As soon as control reaches an await keyword, the current thread (which can be a .Net thread pool's worker thread), creates a callback (as a delegate) to execute the rest of the sync code exactly after the await keyword (Continuation) using the SynchronizationContext/TaskSheduler's APIs (SynchronizationContext may not be present in all applications, such as Console Applications or ASP.Net Core Web Applications), the captured SynchronizationContext is stored in the state machine as an object, the IO work is sent to an IOCP thread, and the current thread is then released.
The IOCP thread binds to an IOCP (IO Completion Port), opens a connection, and asks it to execute the code that has been waited, and the IOCP sends the execution command to the corresponding device (socket/drive).
Whenever the IO work is finished by the relevant device, a signal from the IOCP is returned to the IOCP thread along with the result of the IO work, and then the IOCP thread, based on that captured SynchronizationContext determines which thread of thread pool should process the continuation/callback (that was stored in the state machine).
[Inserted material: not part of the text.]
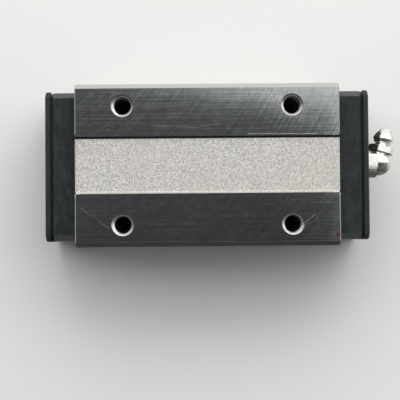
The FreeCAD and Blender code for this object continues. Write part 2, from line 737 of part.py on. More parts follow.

Also, the following articles can be useful:
https://devblogs.microsoft.com/premier-developer/dissecting-the-async-methods-in-c/
https://tooslowexception.com/net-asyncawait-in-a-single-picture/
https://devblogs.microsoft.com/dotnet/configureawait-faq/#what-is-a-synchronizationcontext
No. Current thread actually doesn't go to sleep. The execution continues. This is the whole trick of it. You may have some code that processes data while asynchronous actions are still pending. It means that by the time those async completes your main thread is free to run and process other data.
As for the other part of the question - async just executes on another thread, not the current one. I believe that CLR is responsible for spinning those threads, so that many async actions are allowed at the same time (i.e. you may be retrieving data asynchronously from different web servers at the same time).